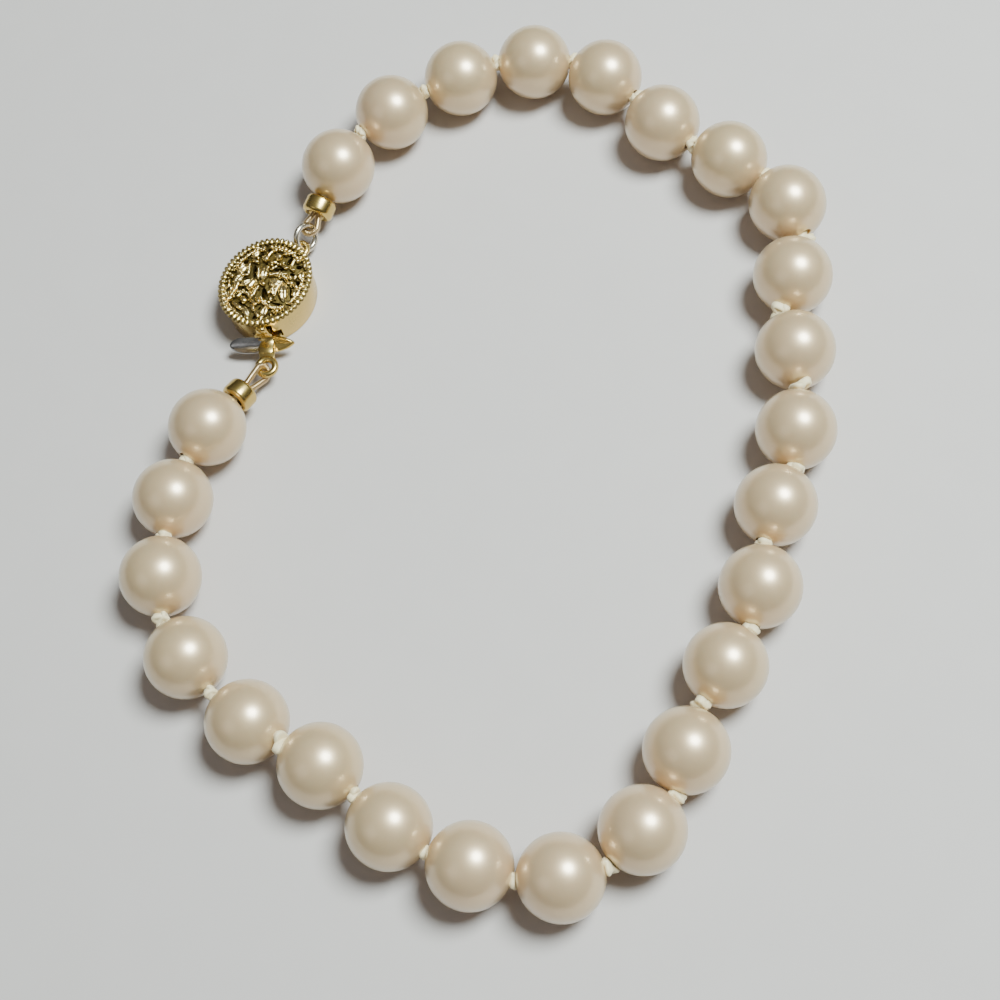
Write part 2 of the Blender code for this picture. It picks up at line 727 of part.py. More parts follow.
def tongue_strip():
    """The folded strip, from the tab's tip into the box, round its bend and out to the ring."""
    lower, upper = tongue_heights()
    face = reach_of_oval(TONGUE_BEARING, BAND_INSET)
    rim_reach = reach_of_oval(TONGUE_BEARING, 0)
    tab = rim_reach + TAB_STAND_OFF
    inside = face - BAND_WALL - SLOT_CLEARANCE
    bend = face - TONGUE_DEPTH
    middle = (lower + upper) / 2 - TONGUE_THICKNESS
    ring_start = face + TONGUE_RING_REACH - TONGUE_RING_DIAMETER / 2 + TONGUE_RING_WIRE / 2
    plate = face + PLATE_STAND_OFF
    ring_width = TONGUE_RING_DIAMETER - TONGUE_RING_WIRE
    body = TONGUE_WIDTH
    neck = TONGUE_NECK
    stations = [
        TongueStation(tab - TAB_LEAN, CLASP_HEIGHT + TAB_RISE, neck),
        TongueStation(tab, CLASP_HEIGHT - TAB_DROP, neck),
        TongueStation(tab + TAB_FOLD_DEPTH, upper + TAB_FOLD_RISE, TAB_FOLD_WIDTH),
        TongueStation(tab + TAB_LEAN, upper + LEAF_RISE, TAB_FOLD_WIDTH),
        TongueStation(face + LEAF_BEND, upper + TAB_LEAN, neck),
        TongueStation(inside + TAB_LEAN / 2, upper, neck),
        TongueStation(inside, upper, body),
        TongueStation(bend + LEAF_SPREAD, middle, body),
        TongueStation(bend + LEAF_BEND, middle - TAB_DROP, body),
        TongueStation(bend, (middle + lower) / 2, body),
        TongueStation(bend + LEAF_BEND, lower, body),
        TongueStation(face + TAB_DROP, lower, body),
        TongueStation(plate - PLATE_FOOT, lower + TAB_DROP, TAB_FOLD_WIDTH),
        TongueStation(plate + PLATE_TOE, LINK_HEIGHT, TAB_FOLD_WIDTH, TONGUE_RING_SHIFT / 2),
        TongueStation(ring_start, LINK_HEIGHT, ring_width, TONGUE_RING_SHIFT),
    ]
    side = compass(TONGUE_BEARING + 90)
    points = [tongue_point(s.reach, s.height, s.shift) for s in stations]
    rings = []
    for i, (point, station) in enumerate(zip(points, stations)):
        along = (points[min(i + 1, len(points) - 1)] - points[max(i - 1, 0)]).normalized()
        across = side * station.width / 2
        through = side.cross(along) * TONGUE_THICKNESS / 2
        rings.append(
            [
                point - across - through,
                point + across - through,
                point + across + through,
                point - across + through,
            ]
        )
    bm = bmesh.new()
    skin(bm, rings)
    return add_object("clasp_tongue", bm, "gold", GOLD, 30.0)


def end_plate():
    """Leaf-shaped plate with two points, sloping outward in front of the slot."""
    lower, _ = tongue_heights()
    outward = compass(TONGUE_BEARING + PLATE_TURN)
    side = compass(TONGUE_BEARING + PLATE_TURN + 90)
    reach = reach_of_oval(TONGUE_BEARING, BAND_INSET) + PLATE_STAND_OFF
    centre = tongue_point(reach, lower + PLATE_BREADTH / 2, PLATE_SHIFT)
    slope = math.radians(PLATE_SLOPE)
    down = outward * math.cos(slope) - UP * math.sin(slope)
    through = side.cross(down) * TONGUE_THICKNESS / 2
    rings = []
    for share in PLATE_STEPS:
        breadth = PLATE_BREADTH / 2 * max(1 - share**2, PLATE_TIP) ** PLATE_FULLNESS
        point = centre + side * share * PLATE_LENGTH / 2
        across = down * breadth
        rings.append(
            [point - across - through, point + across - through]
            + [point + across + through, point - across + through]
        )
    bm = bmesh.new()
    skin(bm, rings)
    return add_object("tongue_plate", bm, "gold", GOLD)


def tongue_ring():
    steps = 14
    radius = (TONGUE_RING_DIAMETER - TONGUE_RING_WIRE) / 2
    outward = compass(TONGUE_BEARING)
    side = compass(TONGUE_BEARING + 90)
    path = arc(
        tongue_ring_centre(), outward, side, radius, 0, 360 * (steps - 1) / steps, steps - 1
    )
    bm = bmesh.new()
    skin(bm, tube_rings(path, UP, TONGUE_RING_WIRE / 2, WIRE_SIDES, closed=True), closed=True)
    return add_object("tongue_ring", bm, "gold", GOLD)


def make_clasp_tongue():
    tongue = tongue_strip()
    boolean(tongue, end_plate(), "UNION")
    boolean(tongue, tongue_ring(), "UNION")
    return tongue


def centre_on_origin(pearls):
    """Moves every piece so that the pearls' outline is centred over the origin."""
    xs = [point.x for point in pearls]
    ys = [point.y for point in pearls]
    shift = Vector((min(xs) + max(xs), min(ys) + max(ys), 0)) / -2
    for obj in bpy.context.scene.collection.objects:
        obj.matrix_world = Matrix.Translation(shift) @ obj.matrix_world


def build():
    for obj in list(bpy.data.objects):
        bpy.data.objects.remove(obj, do_unlink=True)
    points = string_points()
    roundels = (points[1], points[-2])
    pearls = points[2:-2]
    knots = knot_places(pearls)
    directions = bore_directions(pearls, knots, roundels)
    make_pearls(pearls, directions)
    ends = ((pearls[0] - roundels[0]).normalized(), (roundels[1] - pearls[-1]).normalized())
    make_roundels(roundels, ends)
    make_thread(pearls, knots, directions, roundels)
    jump_hook = make_jump_ring(roundels[0])
    make_end_loop("end_loop_1", roundels[0], jump_hook, JUMP_RING_WIRE, JUMP_LOOP_ROLL)
    make_end_loop("end_loop_2", roundels[1], points[-1], TONGUE_RING_WIRE, TONGUE_LOOP_ROLL)
    make_clasp_box()
    make_clasp_tongue()
    centre_on_origin(pearls)


build()
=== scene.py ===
"""Looks of the knotted pearl bracelet: pearls, silk, gold and the filigree of its oval box clasp."""

import json
import math
import random

import bpy
from mathutils import Matrix, Vector


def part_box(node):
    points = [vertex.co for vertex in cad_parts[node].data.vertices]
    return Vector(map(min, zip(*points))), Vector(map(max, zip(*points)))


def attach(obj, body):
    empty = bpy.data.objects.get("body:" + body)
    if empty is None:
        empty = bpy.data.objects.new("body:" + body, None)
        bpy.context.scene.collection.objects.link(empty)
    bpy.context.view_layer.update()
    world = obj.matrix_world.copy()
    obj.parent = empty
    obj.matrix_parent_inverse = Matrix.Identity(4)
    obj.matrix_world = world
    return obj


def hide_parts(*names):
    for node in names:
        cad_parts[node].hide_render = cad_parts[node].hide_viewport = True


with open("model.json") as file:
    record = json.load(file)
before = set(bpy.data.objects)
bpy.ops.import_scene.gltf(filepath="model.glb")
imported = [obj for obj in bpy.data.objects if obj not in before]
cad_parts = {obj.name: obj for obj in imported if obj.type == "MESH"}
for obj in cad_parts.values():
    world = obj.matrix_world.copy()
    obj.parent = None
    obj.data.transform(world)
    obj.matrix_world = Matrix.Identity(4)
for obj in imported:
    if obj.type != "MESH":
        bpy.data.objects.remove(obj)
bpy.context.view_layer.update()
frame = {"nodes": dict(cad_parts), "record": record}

mm = 0.001


# Camera: it stands over the near end of the loop and looks steeply down on the table.
bpy.ops.object.camera_add(location=(0.011625, -0.049437, 0.105509))
camera = bpy.context.object
camera_right = Vector((0.99467, -0.00506, -0.10303))
camera_up = Vector((0.04469, 0.92136, 0.38612))
camera_back = Vector((0.09298, -0.38867, 0.91667))
camera.rotation_euler = Matrix((camera_right, camera_up, camera_back)).transposed().to_euler()
camera.data.lens = 55.28
camera.data.clip_start = 0.005
bpy.context.scene.camera = camera


# Table: a plain, pale, matt surface that runs far past the picture.
def set_values(node, **values):
    """Gives each named input of a shader node its value."""
    for name, value in values.items():
        node.inputs[name.replace("_", " ")].default_value = value


def node_of(tree, kind, **values):
    """New shader node with these values."""
    node = tree.nodes.new(kind)
    set_values(node, **values)
    return node


def new_finish(name):
    """New material: its node tree and its Principled shader."""
    material = bpy.data.materials.new(name)
    material.use_nodes = True
    return material, material.node_tree, material.node_tree.nodes["Principled BSDF"]


def noise_of(tree, **values):
    """Noise over the object's own coordinates."""
    place = node_of(tree, "ShaderNodeTexCoord")
    noise = node_of(tree, "ShaderNodeTexNoise", **values)
    tree.links.new(place.outputs["Object"], noise.inputs["Vector"])
    return noise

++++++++

What this task involves - Can you repeat, word for word, every line above from the one containing "make_pearls(pearls, directions)" down to the one containing "points = [vertex.co", including both?

The result -
    make_pearls(pearls, directions)
    ends = ((pearls[0] - roundels[0]).normalized(), (roundels[1] - pearls[-1]).normalized())
    make_roundels(roundels, ends)
    make_thread(pearls, knots, directions, roundels)
    jump_hook = make_jump_ring(roundels[0])
    make_end_loop("end_loop_1", roundels[0], jump_hook, JUMP_RING_WIRE, JUMP_LOOP_ROLL)
    make_end_loop("end_loop_2", roundels[1], points[-1], TONGUE_RING_WIRE, TONGUE_LOOP_ROLL)
    make_clasp_box()
    make_clasp_tongue()
    centre_on_origin(pearls)


build()
=== scene.py ===
"""Looks of the knotted pearl bracelet: pearls, silk, gold and the filigree of its oval box clasp."""

import json
import math
import random

import bpy
from mathutils import Matrix, Vector


def part_box(node):
    points = [vertex.co for vertex in cad_parts[node].data.vertices]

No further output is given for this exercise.